Barclaycard has a range of credit cards you can check out to find the best one for your needs.
Finding out your personal APR is a bit like shaking a Magic 8-ball. You don’t know what rate you’ll be offered until you apply for a credit card, and because applying can be recorded in your credit history, it’s worth reading the eligibility requirements for the card before applying. You can also use our eligibility checker, which can give you an idea of whether you’re likely to be accepted. This type of ‘soft search’ isn’t recorded in your credit history and therefore won’t affect your credit rating.
If you already have a credit card with an APR that’s adding interest to your bill each month, you could consider moving the balance to a new card with a 0% interest promotional period.
Taking interest out of the picture for a while can make clearing the balance easier, as long as you’re confident you can pay it all off before the 0% interest period is over and APR kicks in again. You can see how much transferring a balance could save you by using our balance transfer calculator. Be sure to check if there are any transfer fees involved when you look at balance transfer card.

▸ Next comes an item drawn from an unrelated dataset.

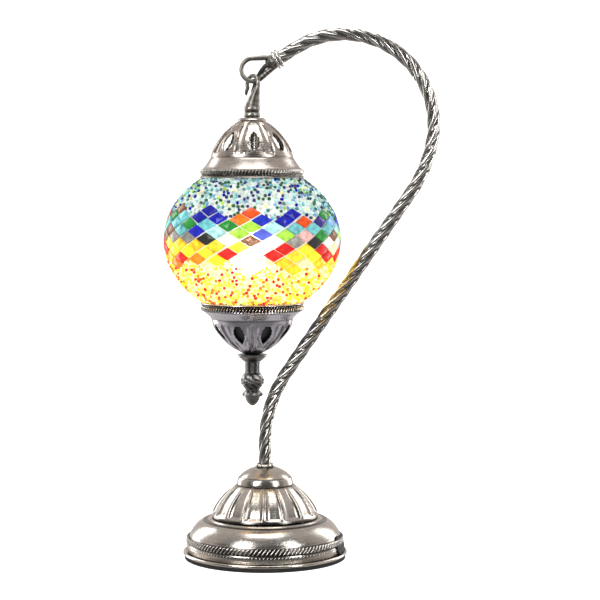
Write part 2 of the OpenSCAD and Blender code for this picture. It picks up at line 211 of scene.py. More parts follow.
SILVER = metal("silver_plate", (0.60, 0.55, 0.50), (0.42, 0.40, 0.37), (0.10, 0.10, 0.085),
               rough=(0.12, 0.28), brush=0.2)
# Painted highlight: a brighter copy of the silver plate, for the rolled rim and the bead at the
# arm's foot.
SILVER_HIGHLIT = metal("silver_highlit", (0.68, 0.64, 0.59), (0.52, 0.49, 0.45), (0.2, 0.19, 0.17),
                      rough=(0.12, 0.24), brush=0.12)
# Painted highlight: a brighter copy of the plate, used for the rope ribs on the base and on both
# caps.
RIB_METAL_HIGHLIT = metal("rib_metal_highlit", (0.80, 0.77, 0.73), (0.62, 0.59, 0.55), (0.3, 0.28, 0.26),
                  rough=(0.10, 0.22), brush=0.05)
ARM_METAL = metal("arm_plate", (0.66, 0.64, 0.61), (0.50, 0.48, 0.46), (0.20, 0.195, 0.19),
                  rough=(0.14, 0.24), brush=0.04, patches=60)
CAST = metal("cast_dark", (0.40, 0.38, 0.35), (0.25, 0.235, 0.21), (0.04, 0.04, 0.035),
             rough=(0.25, 0.45), brush=0.3, patches=120)
CAP_WARM = metal("cap_warm", (0.52, 0.47, 0.43), (0.34, 0.30, 0.27), (0.08, 0.07, 0.06))
CAP_COOL = metal("cap_cool", (0.66, 0.66, 0.74), (0.50, 0.50, 0.57), (0.14, 0.14, 0.16),
                 rough=(0.14, 0.28), brush=0.15)
FINIAL_METAL = metal("finial_cast", (0.42, 0.41, 0.41), (0.27, 0.265, 0.26), (0.05, 0.05, 0.05),
                     rough=(0.22, 0.42), brush=0.2, patches=150)
ZINC = metal("zinc_steel", (0.62, 0.63, 0.62), (0.5, 0.5, 0.47), (0.25, 0.24, 0.2), shade_grime=0)
NICKEL = metal("bulb_nickel", (0.75, 0.73, 0.68), (0.66, 0.65, 0.6), (0.3, 0.3, 0.28),
               rough=(0.12, 0.25), brush=0.08, shade_grime=0)
IRON = metal("weight_iron", (0.14, 0.14, 0.14), (0.08, 0.08, 0.08), (0.03, 0.03, 0.03),
             rough=(0.5, 0.8), brush=0.6, shade_grime=0)
MOULDED = plastic("moulded_black", (0.008, 0.008, 0.009), 0.6, 1500, 0.00012)
PAD = plastic("pad_foam", (0.01, 0.01, 0.01), 0.85, 900, 0.0003, 0.7)
TERMINAL = plastic("terminal_cream", (0.75, 0.72, 0.64), 0.5)
HOLDER = plastic("holder_black", (0.02, 0.02, 0.022), 0.45)
FLEX = plastic("flex_black", (0.016, 0.016, 0.018), 0.28)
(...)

Here’s how the APR on a credit card could make a difference to how much you pay while clearing an outstanding balance, compared to the saving you could make if you transferred it to a card with a 0% interest period.
Imagine you have an outstanding balance of £1,200 on a credit card with 19.9% APR. If you kept the balance on that card and repaid £100 per month, it could take 1 year 2 months to clear it and cost £135 in interest payments.
As a comparison, if the balance of £1,200 was moved to a balance transfer card with a 30-month interest-free period and a 0.5% transfer fee, and you repaid £100 each month, the balance could be cleared in 12 months, with no interest and £6 in fees.
APR can sometimes seem like a tricky maths problem based on confusing percentages, rates and balances. Actually, it’s just about understanding the basics of interest and fees.
Now you know all the important bits, you can start comparing credit cards on a like-for-like basis.